Dua penggambaran model pergerakan Islam di Indonesia yang dianalisis Miichi (fenomena Islamic Left dan Partai Keadilan Sejahtera) menarik untuk didiskusikan. Meskipun sayang sekali keseluruhan isi bukunya masih berbahasa Jepang sehingga penulis cukup kesulitan memahami keseluruhannya. Pada akhir analisisnya Miichi mengemukakan bahwa Partai Keadilan Sejahtera (PKS) sulit dipertimbangkan sebagai partai radikal sebab melihat metode-metode yang dilakukannya menggunakan metode-metode moderat. Dalam konteks keterbatasan analisis, Miichi masih menyisahkan lobang-lobang untuk bisa memahami secara menyeluruh tentang Pergerakan Islam Kontemporer di Indonesia. Termasuk diakui Miichi saat diskusi dengan penulis atas luputnya perhatian Miichi terhadap fenomena HMI MPO yang sejumlah alumninya juga aktif di PKS. Miichi kemudian menegaskan dalam bincang-bincang usai penulis menjadi panelis bedah bukunya yang diselenggrakan PIP PKS Jepang beberapa waktu lalu bahwa dirinya tertarik untuk meneliti HMI MPO.

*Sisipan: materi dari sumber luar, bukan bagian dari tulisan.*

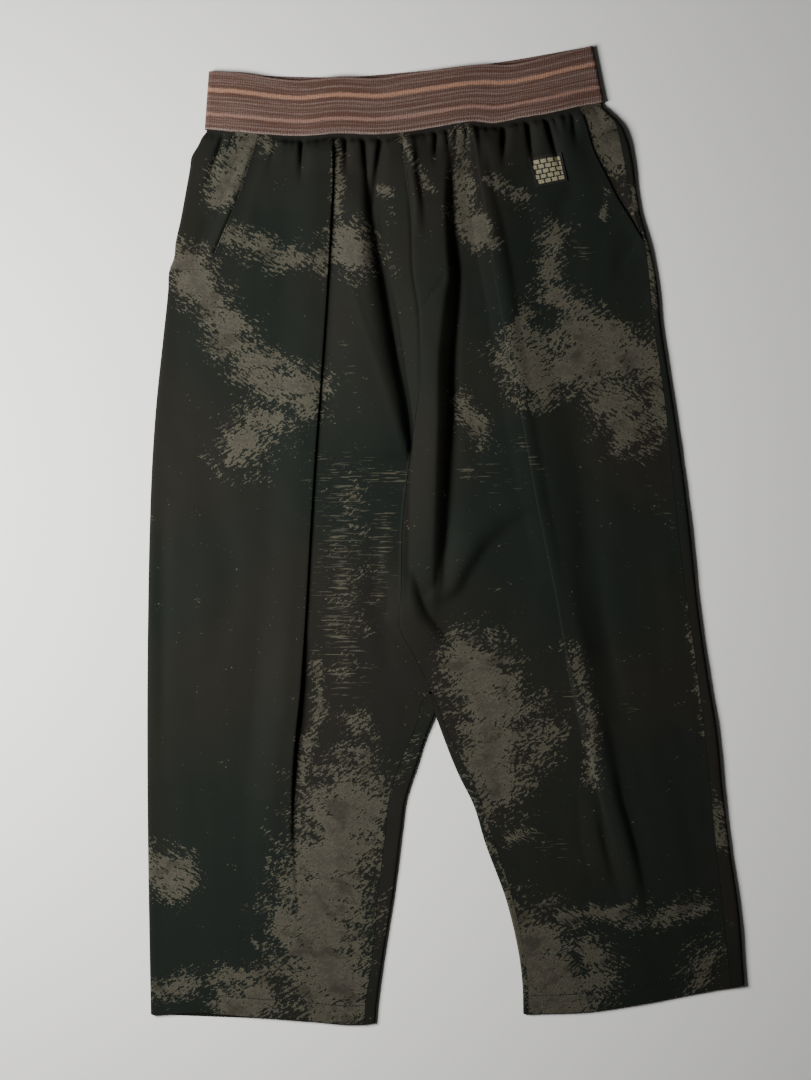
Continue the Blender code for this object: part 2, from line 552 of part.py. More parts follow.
def back_run(row, level, start, end):
    """the stretch on the floor, with a station on each crest and trough of the gathers"""
    half = BACK_GATHER_PITCH / 2
    low, high = min(start[0], end[0]) + CLOSEST, max(start[0], end[0]) - CLOSEST
    if min(GATHERED_LEVELS) <= level < max(GATHERED_LEVELS):
        places = [k * half for k in range(math.ceil(low / half), math.floor(high / half) + 1)]
        fractions = sorted((x - start[0]) / (end[0] - start[0]) for x in places)
        run(row, FLOOR_RUN, start, end, [0] + fractions + [1], back_z)
    else:
        run(row, FLOOR_RUN, start, end, even(5), back_z)


def back_row(level, right):
    """one row of a back panel, from its side seam along the floor to the centre or the inseam"""
    row = Row()
    side = -1 if right else 1
    if right:
        edge = on_line(outer_right, level)
        start = (edge[0] + UNDER_TUCK + SEAM_GAP, edge[1])
    else:
        seam = on_line(side_seam_left, level, SEAM_GAP / 2)
        edge = on_line(outer_left, level)
        z_top = float(front_z(edge[0] - BY_EDGE, edge[1]))
        z_low = float(back_z(edge[0] - BY_EDGE, edge[1]))
        start = roll_start(edge, (1, 0), z_low, z_top)
        run(row, 0, seam, start, even(1), front_z)
        roll(row, 1, edge, (1, 0), z_low, z_top, False)
    if level > CROTCH:
        dip = 0.9 * (CROTCH - APEX) * math.exp(-(level - CROTCH) / GAP_DIP)
        end_x, end_y = on_line(back_seam, level, side * SEAM_GAP / 2)
        back_run(row, level, start, (end_x, end_y - dip))
        return row
    edge, outward = inner_edge(level, right)
    if level == CROTCH:
        edge = (edge[0] + side * SEAM_GAP / 2, edge[1])
        seam = (float(centre_seam(CROTCH)) + side * SEAM_GAP / 2, CROTCH - BY_EDGE)
    else:
        seam = on_line(inseam_right if right else inseam_left, level, -side * SEAM_GAP / 2)
    z_top = float(front_z(edge[0] - outward[0] * BY_EDGE, edge[1] - outward[1] * BY_EDGE))
    turn = roll_start(edge, outward, FLOOR_MID, z_top)
    back_run(row, level, start, turn)
    if level == CROTCH:
        row.above_to = len(row.points)
    roll(row, 3, edge, outward, FLOOR_MID, z_top, True)
    run(row, 4, turn, seam, even(1), front_z)
    return row


def facing_row_right(level):
    """one row of the right facing: level with the front outside the mouth, and under it beyond"""
    row = Row()
    edge_x, edge_y = on_line(outer_right, level)
    mouth_x = on_line(mouth_right, level)[0]
    tucked = level < TUCK_START
    free = edge_x + FACING_FREE

    def height(x, y):
        drop = 0.0
        if level < TUCK_START + TUCK_EASE:
            drop = smooth((x - free) / (mouth_x - free - BY_EDGE))
        if level < MOUTH_END_RIGHT + 2:
            drop = np.maximum(drop, smooth((x - edge_x - BY_EDGE) / (FACING_FREE - BY_EDGE)))
        return front_z(x, y) - FACING_DROP * drop

    first = free
    if level > MOUTH_END_RIGHT:
        z_low = float(back_z(edge_x + BY_EDGE, edge_y))
        z_top = float(height(edge_x + BY_EDGE, edge_y))
        turn = roll_start((edge_x, edge_y), (-1, 0), z_low, z_top)
        run(row, 0, (edge_x + UNDER_TUCK, edge_y), turn, even(1), back_z)
        roll(row, 1, (edge_x, edge_y), (-1, 0), z_low, z_top, True)
        station(row, 2, turn[0], level, height)
        if level < MOUTH_END_RIGHT + 2:
            row.below_from = len(row.points)
    last = mouth_x + (POCKET_TUCK if tucked else -SEAM_GAP)
    for f in even(4):
        station(row, 3 + f, first + (last - first) * f, level, height)
    return row


def facing_row_left(level):
    """one row of the left facing, which narrows to nothing where its mouth meets the side seam"""
    row = Row()
    first = on_line(side_seam_left, level, -SEAM_GAP / 2)[0]
    mouth_x = on_line(mouth_left, level)[0]
    dropped = level < MOUTH_END_LEFT + 9
    width = max(first - mouth_x - 2.5, 1)
    if dropped:
        first = min(first, mouth_x) - 1.5

    def height(x, y):
        if dropped:
            drop = 1.0
        else:
            drop = smooth((first - x) / width) if level < TUCK_START + TUCK_EASE else 0.0
        return front_z(x, y) - FACING_DROP * drop

    last = mouth_x + (-POCKET_TUCK if level < TUCK_START else SEAM_GAP)
    for f in even(6):
        station(row, 2 + f, first + (last - first) * f, level, height)
    return row


def sheet(rows):
    """vertices and triangles of the rows, joined strip by strip"""
    first = np.cumsum([0] + [len(row.points) for row in rows])
    vertices = np.array([point for row in rows for point in row.points])
    triangles = []
    for r, (upper, lower) in enumerate(zip(rows, rows[1:])):
        a = [(across, first[r] + k) for k, across in enumerate(upper.across)]
        b = [(across, first[r + 1] + k) for k, across in enumerate(lower.across)]
        a = a[upper.below_from:]
        b = b[lower.above_from:lower.above_to]
        i = j = 0
        while i < len(a) - 1 or j < len(b) - 1:
            if j == len(b) - 1 or (i < len(a) - 1 and a[i + 1][0] <= b[j + 1][0]):
                triangles.append((a[i][1], b[j][1], a[i + 1][1]))
                i += 1
            else:
                triangles.append((a[i][1], b[j][1], b[j + 1][1]))
                j += 1
    return vertices, np.array(triangles)


def vertex_normals(vertices, triangles):
    corner = vertices[triangles]
    face = np.cross(corner[:, 1] - corner[:, 0], corner[:, 2] - corner[:, 0])
    normals = np.zeros_like(vertices)
    for k in range(3):
        np.add.at(normals, triangles[:, k], face)
    return normals / np.linalg.norm(normals, axis=1)[:, None]


def level_normal(x, y, height, step=0.5):
    """normal of a height function"""
    slope_x = (height(x + step, y) - height(x - step, y)) / (2 * step)
    slope_y = (height(x, y + step) - height(x, y - step)) / (2 * step)
    normal = np.array([-slope_x, -slope_y, 1.0], float)
    return normal / np.linalg.norm(normal)


def walled(vertices, triangles, outwards, inner_extra=None, seam_points=()):
    """a closed wall round a sheet: half the wall to each side, and a rim along its edges.
    At seam_points the wall stands along the seam's plane, so that two mirrored pieces meet"""
    if not outwards:
        triangles = triangles[:, ::-1]
    normals = vertex_normals(vertices, triangles)
    edges = {}
    for tri in triangles:
        for k in range(3):
            edges[(tri[k], tri[(k + 1) % 3])] = True
    rim = [edge for edge in edges if (edge[1], edge[0]) not in edges]
    for k in {k for edge in rim for k in edge}:
        x, y, z = vertices[k]
        if abs(z - front_z(x, y)) < 0.01:
            normals[k] = level_normal(x, y, front_z) * np.sign(normals[k][2])
    for k in seam_points:
        normals[k][0] = 0
        normals[k] /= np.linalg.norm(normals[k])
    extra = np.zeros(len(vertices)) if inner_extra is None else inner_extra * (abs(normals[:, 2]) > 0.985)
    outer = vertices + normals * WALL / 2
    inner = vertices - normals * (WALL / 2 + extra)[:, None]
    count = len(vertices)
    faces = [tuple(tri) for tri in triangles]
    faces += [tuple(count + tri[::-1]) for tri in triangles]
    faces += [(b, a, count + a, count + b) for a, b in rim]
    return np.vstack([outer, inner]), faces


def add_object(name, vertices, faces, material):
    placed = (vertices - np.array([CENTRE[0], CENTRE[1], 0])) * MM
    mesh = bpy.data.meshes.new(name)
    mesh.from_pydata(placed.tolist(), [], [[int(k) for k in face] for face in faces])
    mesh.materials.append(material)
    mesh.shade_smooth()
    mesh.set_sharp_from_angle(angle=math.radians(50))
    thing = bpy.data.objects.new(name, mesh)
    bpy.context.scene.collection.objects.link(thing)
    return thing


def cloth_material(name, colour, roughness):
    material = bpy.data.materials.new(name)
    material.use_nodes = True
    shader = material.node_tree.nodes["Principled BSDF"]
    shader.inputs["Base Color"].default_value = (*colour, 1)
    shader.inputs["Roughness"].default_value = roughness
    return material


def add_panel(name, rows, outwards, material, hemmed=False):
    vertices, triangles = sheet(rows)
    extra = None
    if hemmed:
        levels = np.concatenate([[row.level] * len(row.points) for row in rows])
        across = np.concatenate([row.across for row in rows])
        extra = np.where(levels <= HEM + HEM_DEPTH, HEM_EXTRA, 0.0)
        if name.startswith("back"):
            extra[(across <= FLOOR_RUN) | (across >= FLOOR_RUN + 1)] = 0
    first = np.cumsum([0] + [len(row.points) for row in rows])
    seam_points = [first[r] + k for r, row in enumerate(rows) if row.above_to
                   for k in range(row.above_to - 1, len(row.points) - 1)]
    return add_object(name, *walled(vertices, triangles, outwards, extra, seam_points), material)


def panel_rows(make, right):
    rows = []
    for level in [LAPPED] + GATHERED_LEVELS + UPPER_LEVELS + [CROTCH] + LOWER_LEVELS + HEM_LEVELS:
        row = make(level, right)
        row.level = level
        rows.append(row)
    return rows


def facing_rows(right):
    levels = [LAPPED] + GATHERED_LEVELS[:2] + [TUCK_START + 1] + GATHERED_LEVELS[3:] + [320, 299]
    if right:
        levels += [281, 268, MOUTH_END_RIGHT + 0.6, MOUTH_END_RIGHT - 3, MOUTH_END_RIGHT - 9]
        return [facing_row_right(level) for level in levels]
    levels += [MOUTH_END_LEFT + 11, MOUTH_END_LEFT + 8, MOUTH_END_LEFT - 4, MOUTH_END_LEFT - 10]
    return [facing_row_left(level) for level in levels]


def band_loop(fraction, front=26, back=12, turn=4):
    """the elastic's ring at one height: front from the right to the left, then back underneath"""
    half = ELASTIC / 2
    sides = [float(BAND_LOWER[k][0] + (BAND_UPPER[k][0] - BAND_LOWER[k][0]) * fraction) for k in (0, -1)]
    low = half
    points = []
    z_side = [BAND_Z + float(band_wave(x)) for x in sides]
    radius = [(z - low) / 2 for z in z_side]
    starts = [sides[0] + half + radius[0], sides[1] - half - radius[1]]

    def height(x, upper):
        return float(band_lower(x)) * (1 - fraction) + float(upper(x)) * fraction

    for k in range(front + 1):
        x = starts[0] + (starts[1] - starts[0]) * k / front
        wave = float(band_wave(x))
        points.append((x, height(x, band_upper), BAND_Z + wave))
    for k in range(1, turn):
        a = math.pi * k / turn
        x = starts[1] + radius[1] * math.sin(a)
        points.append((x, height(x, band_upper), low + radius[1] + radius[1] * math.cos(a)))
    for k in range(back + 1):
        x = starts[1] + (starts[0] - starts[1]) * k / back
        points.append((x, height(x, band_upper_back), low))
    for k in range(1, turn):
        a = math.pi * k / turn
        x = starts[0] - radius[0] * math.sin(a)
        points.append((x, height(x, band_upper), low + radius[0] - radius[0] * math.cos(a)))
    return points


def add_waistband(material):
    """the ring, a wall of elastic round an open tube"""
    fractions = [1, 0.67, 0.33, 0]
    loops = [band_loop(f) for f in fractions]
    count = len(loops[0])
    vertices = np.array([point for loop in loops for point in loop])
    triangles = []
    for r in range(len(loops) - 1):
        for k in range(count):
            a, b = r * count + k, r * count + (k + 1) % count
            c, d = a + count, b + count
            triangles += [(a, c, b), (b, c, d)]
    triangles = np.array(triangles)
    normals = vertex_normals(vertices, triangles)
    half = ELASTIC / 2
    normals[:, 1] = 0
    normals /= np.linalg.norm(normals, axis=1)[:, None]
    total = len(vertices)
    rim = [((k + 1) % count, k) for k in range(count)]
    rim += [(total - count + k, total - count + (k + 1) % count) for k in range(count)]
    faces = [tuple(tri) for tri in triangles]
    faces += [tuple(total + tri[::-1]) for tri in triangles]
    faces += [(b, a, total + a, total + b) for a, b in rim]
    return add_object("waistband", np.vstack([vertices + normals * half, vertices - normals * half]),
                      faces, material)


# Hip patch: its corners (x, y), from the upper right leg side round.
PATCH = dict(corners=[(78, 361.5), (109.5, 367), (115.5, 340), (85.5, 333.5)], wall=1.0, across=6, down=5)


def add_patch(material):
    """the patch, made from the left front's surface and moved out"""
    corners = np.array(PATCH["corners"], float)
    rows = []
    for j in range(PATCH["down"] + 1):
        row = Row()
        left = corners[0] + (corners[3] - corners[0]) * j / PATCH["down"]
        right = corners[1] + (corners[2] - corners[1]) * j / PATCH["down"]
        for i in range(PATCH["across"] + 1):
            x, y = left + (right - left) * i / PATCH["across"]
            z = with_plateau(fold_left, pleat_left, x, y, 1) + WALL + LAY_GAP + 0.1
            row.add(i, x, y, z)
        rows.append(row)
    vertices, triangles = sheet(rows)
    return add_object("hip_patch", *walled(vertices, triangles, True), material)


def main():
    for thing in list(bpy.data.objects):
        bpy.data.objects.remove(thing)
    dark_green = (0.020, 0.024, 0.020)
    cloth = {name: cloth_material(name, dark_green, 0.7)
             for name in ("front twill", "back twill", "facing twill")}
    elastic = cloth_material("striped elastic", (0.17, 0.075, 0.05), 0.85)
    woven = cloth_material("woven patch", (0.30, 0.27, 0.20), 0.8)
    for right, word in ((True, "right"), (False, "left")):
        add_panel("front_panel_" + word, panel_rows(front_row, right), right, cloth["front twill"], True)
        add_panel("back_panel_" + word, panel_rows(back_row, right), not right, cloth["back twill"], True)
        add_panel("pocket_facing_" + word, facing_rows(right), right, cloth["facing twill"])
    add_waistband(elastic)
    add_patch(woven)


main()
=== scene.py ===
import math

import bpy
import numpy as np
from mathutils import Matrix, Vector


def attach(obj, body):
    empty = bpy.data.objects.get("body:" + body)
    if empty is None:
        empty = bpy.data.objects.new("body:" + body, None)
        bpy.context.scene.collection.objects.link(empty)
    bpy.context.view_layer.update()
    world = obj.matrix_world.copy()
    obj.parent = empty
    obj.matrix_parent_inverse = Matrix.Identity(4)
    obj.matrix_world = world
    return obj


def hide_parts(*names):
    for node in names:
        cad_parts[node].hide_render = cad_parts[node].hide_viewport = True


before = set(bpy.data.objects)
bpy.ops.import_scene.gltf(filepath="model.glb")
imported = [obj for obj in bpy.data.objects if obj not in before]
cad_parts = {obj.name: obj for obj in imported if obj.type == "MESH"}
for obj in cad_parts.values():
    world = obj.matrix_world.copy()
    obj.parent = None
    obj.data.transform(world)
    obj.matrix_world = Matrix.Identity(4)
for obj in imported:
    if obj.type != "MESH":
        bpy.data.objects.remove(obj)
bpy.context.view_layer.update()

# Cropped, wide, drop-crotch joggers with an exposed elastic waist, laid flat on their back.
# Left and right are the wearer's. Tables and sizes are in millimetres, meshes in metres. Where
# something comes, goes or bends is a (start, length) pair.
mm = 0.001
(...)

Pada akhirnya Miichi kemudian meyakini bahwa tidaklah tepat jika melihat Pergerakan Islam Kontemporer di Indoneisa hanya dilihat secara dikotomis antara Islam Radikal dengan Islam Moderat. Sebab memang Pergerakan Islam di Indonesia spektrumnya amat beragam dan ini potensi besar bagi bangkitnya model pergerakan Islam yang makin matang dan menarik di Indonesia.

Ubedilah Badrun, tinggal di Tokyo-Jepang.